Poorer performance than without PCA

# Logistic Regression

In [53]:

# Start timer to report the time
start_time = time.time()

# Fit a logistic regression with scaled data
lr = LogisticRegression(max_iter=10000)
lr.fit(X_train_scaled, y_train)
acc_lr = lr.score(X_val_scaled, y_val)
print(f'Accuracy, logistic classifier: {acc_lr * 100:.2f}, time={time.time() - start_time:.1f}s')

Accuracy, logistic regression: 0.9136507936507936, time=36.6s


Logistic regression performs poor than k-nn.

# Logistic Regression with 20 dim

In [103]:
pca = PCA(n_components=20)
X_train_pca_scaled = pca.fit_transform(X_train_scaled)
X_val_pca_scaled = pca.transform(X_val_scaled)

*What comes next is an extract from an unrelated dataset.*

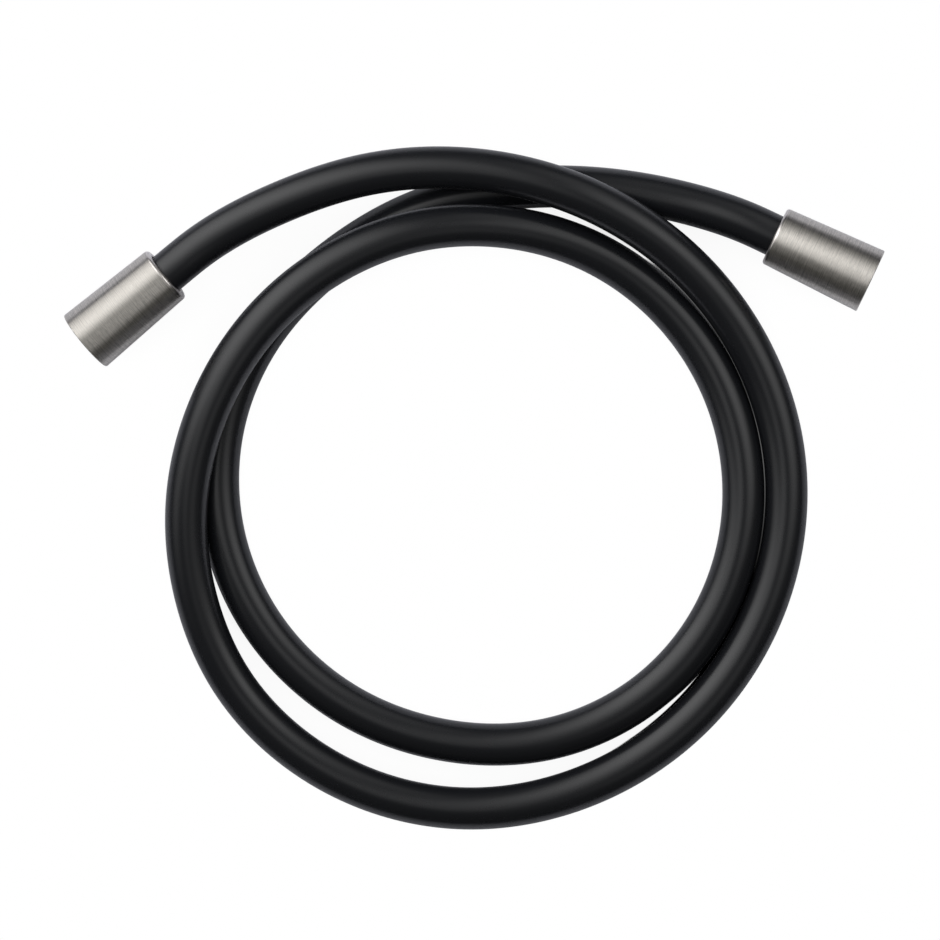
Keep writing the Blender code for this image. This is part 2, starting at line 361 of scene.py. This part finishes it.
def tube_mesh(name, line, outer, inner, sides):
    """A hose with a real wall and flat ends. Its seam stays straight below the line."""
    tangents = np.gradient(line, axis=0)
    tangents /= np.linalg.norm(tangents, axis=1)[:, None]
    across = np.cross(tangents, (0.0, 0.0, 1.0))
    across /= np.linalg.norm(across, axis=1)[:, None]
    up = np.cross(across, tangents)
    angles = np.radians(-90) + np.arange(sides) * 2 * np.pi / sides
    shape = (np.cos(angles)[None, :, None] * across[:, None, :]
             + np.sin(angles)[None, :, None] * up[:, None, :])
    outside = line[:, None, :] + outer * shape
    inside = line[:, None, :] + inner * shape
    rings = len(line)
    corners = np.concatenate([outside.reshape(-1, 3), inside.reshape(-1, 3)])
    inner_start = rings * sides

    def corner(layer, ring, side):
        return layer * inner_start + ring * sides + side % sides

    faces = []
    for ring in range(rings - 1):
        for side in range(sides):
            faces.append((corner(0, ring, side), corner(0, ring, side + 1),
                          corner(0, ring + 1, side + 1), corner(0, ring + 1, side)))
            faces.append((corner(1, ring, side), corner(1, ring + 1, side),
                          corner(1, ring + 1, side + 1), corner(1, ring, side + 1)))
    for side in range(sides):
        faces.append((corner(0, 0, side), corner(1, 0, side),
                      corner(1, 0, side + 1), corner(0, 0, side + 1)))
        last = rings - 1
        faces.append((corner(0, last, side), corner(0, last, side + 1),
                      corner(1, last, side + 1), corner(1, last, side)))
    mesh = bpy.data.meshes.new(name)
    mesh.from_pydata(corners.tolist(), [], faces)
    finish_mesh(mesh, HOSE_CREASE)
    return mesh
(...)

# Start timer to report the time
start_time = time.time()

# Fit a logistic regression with scaled data
lr = LogisticRegression(max_iter=10000)
lr.fit(X_train_pca_scaled, y_train)
acc_lr = lr.score(X_val_pca_scaled, y_val)
print(f'Accuracy, logistic classifier with 20 components of PCA: {acc_lr * 100:.2f}, time={time.time() - start_time:.1f}s')


Accuracy, logistic classifier with 20 components of PCA: 87.13, time=4.4s


In Logistic Regression, PCA lowers significantly the accuracy.

# Ridge

In [101]:
# Fit a ridge classifier for different alphas
start_time = time.time()

alphas = [0.001, 0.01, 0.1, 1, 10, 100]

for alpha in alphas:
    rc = RidgeClassifier(alpha=0.001)
    rc.fit(X_train_scaled, y_train)
    acc_rc = rc.score(X_val, y_val)
    print(f'Accuracy, ridge classifier, alpha={alpha}: {acc_rc * 100:.2f}%, time={time.time() - start_time:.1f}s')

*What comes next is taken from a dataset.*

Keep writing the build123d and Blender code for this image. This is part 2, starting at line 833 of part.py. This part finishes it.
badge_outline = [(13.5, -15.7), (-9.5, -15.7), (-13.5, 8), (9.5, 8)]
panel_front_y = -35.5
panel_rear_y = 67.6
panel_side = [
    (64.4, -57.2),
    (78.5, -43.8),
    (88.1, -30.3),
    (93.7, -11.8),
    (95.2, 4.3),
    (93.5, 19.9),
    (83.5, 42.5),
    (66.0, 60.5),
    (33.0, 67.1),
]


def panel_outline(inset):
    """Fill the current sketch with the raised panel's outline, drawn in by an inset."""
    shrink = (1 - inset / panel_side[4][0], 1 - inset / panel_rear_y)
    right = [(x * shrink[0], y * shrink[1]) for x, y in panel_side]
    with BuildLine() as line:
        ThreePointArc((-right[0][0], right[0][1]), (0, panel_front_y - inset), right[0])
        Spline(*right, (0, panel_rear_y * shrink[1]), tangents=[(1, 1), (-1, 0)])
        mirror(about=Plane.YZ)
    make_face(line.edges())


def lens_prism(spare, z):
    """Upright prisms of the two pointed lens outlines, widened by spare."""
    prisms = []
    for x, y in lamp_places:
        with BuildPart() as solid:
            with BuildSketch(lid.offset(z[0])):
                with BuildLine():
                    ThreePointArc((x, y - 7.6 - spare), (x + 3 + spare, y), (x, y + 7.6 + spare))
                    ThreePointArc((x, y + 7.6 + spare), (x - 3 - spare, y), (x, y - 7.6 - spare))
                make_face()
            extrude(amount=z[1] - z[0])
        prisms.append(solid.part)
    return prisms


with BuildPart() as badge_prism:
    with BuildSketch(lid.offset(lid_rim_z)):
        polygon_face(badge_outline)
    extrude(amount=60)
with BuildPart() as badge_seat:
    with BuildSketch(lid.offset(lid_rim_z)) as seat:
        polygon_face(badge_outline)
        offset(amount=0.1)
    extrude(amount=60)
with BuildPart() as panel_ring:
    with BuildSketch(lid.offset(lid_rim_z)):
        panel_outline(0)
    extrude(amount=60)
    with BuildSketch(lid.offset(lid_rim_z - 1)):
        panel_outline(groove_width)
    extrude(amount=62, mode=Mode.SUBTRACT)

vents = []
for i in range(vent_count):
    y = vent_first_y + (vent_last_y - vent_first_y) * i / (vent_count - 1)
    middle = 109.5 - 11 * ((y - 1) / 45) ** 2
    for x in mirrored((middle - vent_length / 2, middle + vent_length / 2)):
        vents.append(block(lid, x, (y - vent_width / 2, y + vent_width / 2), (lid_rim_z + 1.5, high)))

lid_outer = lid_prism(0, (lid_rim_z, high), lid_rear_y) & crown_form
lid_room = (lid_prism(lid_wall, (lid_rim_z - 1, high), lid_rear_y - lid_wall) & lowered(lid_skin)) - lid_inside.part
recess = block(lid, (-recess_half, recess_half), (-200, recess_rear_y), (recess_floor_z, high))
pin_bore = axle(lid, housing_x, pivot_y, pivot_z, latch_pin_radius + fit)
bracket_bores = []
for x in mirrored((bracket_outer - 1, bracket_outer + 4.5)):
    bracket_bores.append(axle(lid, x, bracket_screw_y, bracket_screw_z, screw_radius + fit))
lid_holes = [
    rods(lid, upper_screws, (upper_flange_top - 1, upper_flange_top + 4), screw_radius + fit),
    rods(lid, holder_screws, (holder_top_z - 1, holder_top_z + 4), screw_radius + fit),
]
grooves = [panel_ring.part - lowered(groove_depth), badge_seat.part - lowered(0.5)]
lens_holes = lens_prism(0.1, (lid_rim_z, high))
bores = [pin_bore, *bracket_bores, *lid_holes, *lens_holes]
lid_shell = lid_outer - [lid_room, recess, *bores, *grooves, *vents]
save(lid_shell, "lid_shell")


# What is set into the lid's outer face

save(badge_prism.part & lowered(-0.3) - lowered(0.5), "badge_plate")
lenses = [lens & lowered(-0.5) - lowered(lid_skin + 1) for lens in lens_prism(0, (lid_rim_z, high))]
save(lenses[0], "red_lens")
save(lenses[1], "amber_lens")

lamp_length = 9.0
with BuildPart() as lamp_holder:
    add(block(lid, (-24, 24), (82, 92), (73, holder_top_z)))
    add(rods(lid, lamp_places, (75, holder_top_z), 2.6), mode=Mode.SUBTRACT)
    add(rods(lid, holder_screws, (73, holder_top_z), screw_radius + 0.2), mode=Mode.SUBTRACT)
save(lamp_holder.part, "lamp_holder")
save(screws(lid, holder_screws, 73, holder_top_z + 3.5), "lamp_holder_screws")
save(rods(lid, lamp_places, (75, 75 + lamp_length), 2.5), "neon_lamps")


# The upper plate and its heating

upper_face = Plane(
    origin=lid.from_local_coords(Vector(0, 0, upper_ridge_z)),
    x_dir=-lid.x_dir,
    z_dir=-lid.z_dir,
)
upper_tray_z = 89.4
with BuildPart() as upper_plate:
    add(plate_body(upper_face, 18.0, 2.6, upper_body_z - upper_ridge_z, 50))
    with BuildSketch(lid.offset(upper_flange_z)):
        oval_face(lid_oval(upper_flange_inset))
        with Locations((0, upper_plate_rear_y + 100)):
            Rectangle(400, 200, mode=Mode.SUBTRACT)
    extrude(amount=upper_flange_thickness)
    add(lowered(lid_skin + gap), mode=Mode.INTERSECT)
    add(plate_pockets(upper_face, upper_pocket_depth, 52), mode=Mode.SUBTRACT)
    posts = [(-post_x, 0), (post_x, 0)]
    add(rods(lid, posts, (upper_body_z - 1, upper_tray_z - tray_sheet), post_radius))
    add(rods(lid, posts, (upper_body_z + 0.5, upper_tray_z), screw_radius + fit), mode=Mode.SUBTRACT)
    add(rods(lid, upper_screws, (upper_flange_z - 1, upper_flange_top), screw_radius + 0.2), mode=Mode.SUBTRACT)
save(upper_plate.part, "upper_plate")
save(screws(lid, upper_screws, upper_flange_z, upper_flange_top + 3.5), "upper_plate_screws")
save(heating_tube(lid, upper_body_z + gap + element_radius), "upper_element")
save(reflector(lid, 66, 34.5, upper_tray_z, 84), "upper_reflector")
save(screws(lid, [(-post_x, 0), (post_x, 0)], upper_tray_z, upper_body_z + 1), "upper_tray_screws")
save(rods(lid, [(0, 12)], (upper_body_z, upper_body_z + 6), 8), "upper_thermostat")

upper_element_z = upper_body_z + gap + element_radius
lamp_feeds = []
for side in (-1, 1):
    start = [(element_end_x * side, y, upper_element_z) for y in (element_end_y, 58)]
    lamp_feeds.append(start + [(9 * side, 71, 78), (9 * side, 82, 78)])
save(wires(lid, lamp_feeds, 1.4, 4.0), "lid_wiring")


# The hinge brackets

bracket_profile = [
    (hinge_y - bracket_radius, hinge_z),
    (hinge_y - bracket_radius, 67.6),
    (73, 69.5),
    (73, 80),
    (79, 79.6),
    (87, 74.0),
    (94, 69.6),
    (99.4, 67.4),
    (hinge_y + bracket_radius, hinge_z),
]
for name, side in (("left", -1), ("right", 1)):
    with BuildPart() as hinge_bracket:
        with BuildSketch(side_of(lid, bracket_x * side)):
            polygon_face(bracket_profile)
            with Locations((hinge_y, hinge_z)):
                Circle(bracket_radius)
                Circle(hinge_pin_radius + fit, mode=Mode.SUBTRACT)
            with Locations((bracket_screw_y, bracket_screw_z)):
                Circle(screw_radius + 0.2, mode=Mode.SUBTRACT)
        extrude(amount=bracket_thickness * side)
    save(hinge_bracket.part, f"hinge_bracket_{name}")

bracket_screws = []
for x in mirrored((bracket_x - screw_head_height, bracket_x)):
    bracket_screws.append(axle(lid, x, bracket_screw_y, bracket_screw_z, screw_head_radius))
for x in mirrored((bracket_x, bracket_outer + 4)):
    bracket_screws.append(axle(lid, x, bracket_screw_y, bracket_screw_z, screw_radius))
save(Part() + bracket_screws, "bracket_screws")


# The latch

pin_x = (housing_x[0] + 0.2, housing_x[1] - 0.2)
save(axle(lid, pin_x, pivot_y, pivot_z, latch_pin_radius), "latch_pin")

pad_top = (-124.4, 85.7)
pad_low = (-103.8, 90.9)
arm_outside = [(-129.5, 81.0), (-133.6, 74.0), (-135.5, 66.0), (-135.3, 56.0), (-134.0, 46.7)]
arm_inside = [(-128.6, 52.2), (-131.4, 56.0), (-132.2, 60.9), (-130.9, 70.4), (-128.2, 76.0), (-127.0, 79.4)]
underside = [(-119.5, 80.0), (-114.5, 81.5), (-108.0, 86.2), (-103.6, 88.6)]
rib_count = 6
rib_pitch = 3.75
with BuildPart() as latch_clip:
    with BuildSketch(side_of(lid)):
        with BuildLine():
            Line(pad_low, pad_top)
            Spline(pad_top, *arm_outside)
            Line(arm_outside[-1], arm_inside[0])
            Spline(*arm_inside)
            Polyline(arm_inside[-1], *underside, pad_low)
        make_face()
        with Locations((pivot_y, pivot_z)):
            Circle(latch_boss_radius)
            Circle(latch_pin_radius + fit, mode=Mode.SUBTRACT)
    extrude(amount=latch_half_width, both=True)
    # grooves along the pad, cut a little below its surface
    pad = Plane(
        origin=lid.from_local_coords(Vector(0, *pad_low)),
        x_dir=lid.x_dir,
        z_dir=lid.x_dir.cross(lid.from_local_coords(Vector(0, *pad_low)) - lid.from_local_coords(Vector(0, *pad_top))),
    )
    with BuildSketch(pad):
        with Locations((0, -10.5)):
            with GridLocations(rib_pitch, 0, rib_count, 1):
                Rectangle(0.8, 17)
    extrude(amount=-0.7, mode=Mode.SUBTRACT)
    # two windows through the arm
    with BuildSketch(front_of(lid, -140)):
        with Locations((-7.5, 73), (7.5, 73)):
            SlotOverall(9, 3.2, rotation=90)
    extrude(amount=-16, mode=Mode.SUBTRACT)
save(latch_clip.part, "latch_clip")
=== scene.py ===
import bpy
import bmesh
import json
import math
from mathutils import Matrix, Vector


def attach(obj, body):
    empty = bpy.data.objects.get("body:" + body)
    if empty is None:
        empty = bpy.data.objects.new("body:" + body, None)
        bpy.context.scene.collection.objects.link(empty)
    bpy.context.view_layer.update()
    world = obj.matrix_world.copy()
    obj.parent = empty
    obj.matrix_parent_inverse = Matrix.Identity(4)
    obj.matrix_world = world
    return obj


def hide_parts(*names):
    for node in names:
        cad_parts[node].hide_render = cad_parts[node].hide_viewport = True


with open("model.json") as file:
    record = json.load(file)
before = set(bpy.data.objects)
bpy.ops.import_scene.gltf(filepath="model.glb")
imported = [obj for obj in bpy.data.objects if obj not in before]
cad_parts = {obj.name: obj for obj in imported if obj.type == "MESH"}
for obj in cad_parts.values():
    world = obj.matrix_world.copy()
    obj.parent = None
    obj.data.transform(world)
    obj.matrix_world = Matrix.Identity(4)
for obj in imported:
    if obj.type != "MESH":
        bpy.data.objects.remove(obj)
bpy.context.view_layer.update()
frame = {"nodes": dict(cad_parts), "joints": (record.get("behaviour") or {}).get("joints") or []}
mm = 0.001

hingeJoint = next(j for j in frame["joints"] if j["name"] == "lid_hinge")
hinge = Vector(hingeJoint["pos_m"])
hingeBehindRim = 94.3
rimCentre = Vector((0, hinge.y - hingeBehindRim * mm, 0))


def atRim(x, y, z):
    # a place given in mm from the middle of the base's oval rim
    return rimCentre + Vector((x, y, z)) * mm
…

Accuracy, ridge classifier0.001: 77.06, time=2.6s
Accuracy, ridge classifier0.01: 77.06, time=5.1s
Accuracy, ridge classifier0.1: 77.06, time=7.5s
Accuracy, ridge classifier1: 77.06, time=9.9s
Accuracy, ridge classifier10: 77.06, time=12.4s
Accuracy, ridge classifier100: 77.06, time=15.9s


Ridge doesnt pass the threshold for cross-validation

# SVM with 20 and 30 PCA components

In [24]:
n_components = [20, 30]
for component in n_components:
    pca = PCA(component)
    X_train_pca_scaled = pca.fit_transform(X_train_scaled)
    X_val_pca_scaled = pca.transform(X_val_scaled)

    # Start timer to report the time
    start_time = time.time()

    # Fit a SVM classifier
    svm_n = svm.SVC(C=1.0,kernel='rbf')
    svm_n.fit(X_train_pca_scaled, y_train)
    acc_svm_n = svm_n.score(X_val_pca_scaled, y_val)
    print(f'Accuracy, SVM with {component} components of PCA: {acc_svm_n * 100:.2f}%, time={time.time() - start_time:.1f}s')


AttributeError: module 'sklearn.svm' has no attribute 'score'